Two neural-network approaches (FFNN and GRU-based AR-RNN) trained on the RMM index provide competitive MJO forecasts: mean COR-based skill of 26–27 days, with extended skill for specific seasons and initial phases (up to ~60 days), accurate phase predictions, and an underestimation of amplitude. The approach is simple and fast, suggesting potential for operational use or as a complement to dynamical models.
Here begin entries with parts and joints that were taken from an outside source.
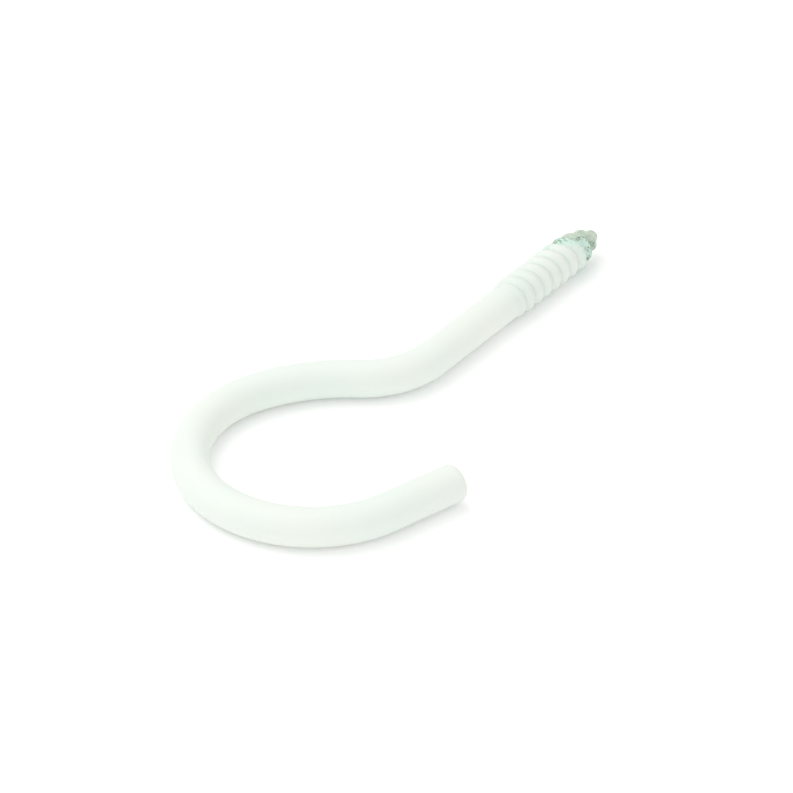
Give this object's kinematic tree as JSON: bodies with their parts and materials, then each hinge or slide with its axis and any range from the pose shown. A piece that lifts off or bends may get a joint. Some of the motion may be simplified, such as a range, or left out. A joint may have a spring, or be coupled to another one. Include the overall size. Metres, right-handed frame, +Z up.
{
  "type": "clothesline hook",
  "caption": "Round-bend screw hook of bent steel rod with a coarse wood thread and gimlet point, dipped in white vinyl that stops raggedly short of the bare point.",
  "frame": {"origin": "on the screw's axis, where the thread starts to rise out of the shank; the rod's centreline lies in the plane Z = 0", "axes": "+Y along the screw's axis towards its point, +X to the side that the hook opens to, +Z up from the surface that the hook lies on"},
  "size_m": [0.0636, 0.1396, 0.0094],
  "materials": {
    "zinc_plated_steel": "dull zinc plating, greenish grey, bare at the point",
    "white_vinyl": "soft satin dip coat, slightly greenish white"
  },
  "bodies": {
    "root": {"steel_hook": "zinc_plated_steel", "vinyl_coating": "white_vinyl"}
  },
  "joints": []
}
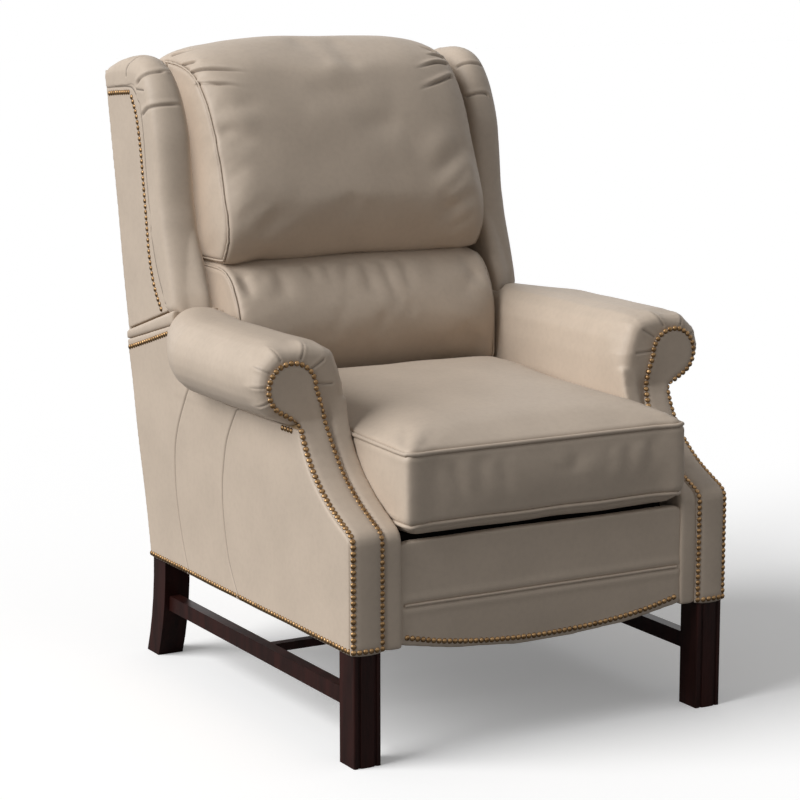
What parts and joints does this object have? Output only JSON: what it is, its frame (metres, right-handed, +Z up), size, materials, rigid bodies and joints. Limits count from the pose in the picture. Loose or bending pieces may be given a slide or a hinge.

Future work could explore deeper or more complex architectures, alternative training and validation strategies (e.g., walk-forward validation, multiple train-test splits), incorporation of additional predictors or alternative MJO indices (OMI, OOMI, ROMI, FMO), and targeted methods to correct amplitude biases and season/phase-dependent errors.

- Amplitude underestimation is systematic and grows with lead time; DJF shows larger RMSE despite high COR. - Skill depends strongly on season and initial phase, with notably poor performance for some phases (e.g., phase 8) and seasons (SON). - The networks are intentionally simple (single hidden/GRU layer, short training with early stopping) and may not capture all complexities. - Validation uses a single temporal split; more robust schemes (e.g., multiple splits or walk-forward) were not implemented due to computational cost. - The study forecasts the RMM index rather than raw fields; inputs are limited to the RMM historical series and may constrain achievable skill.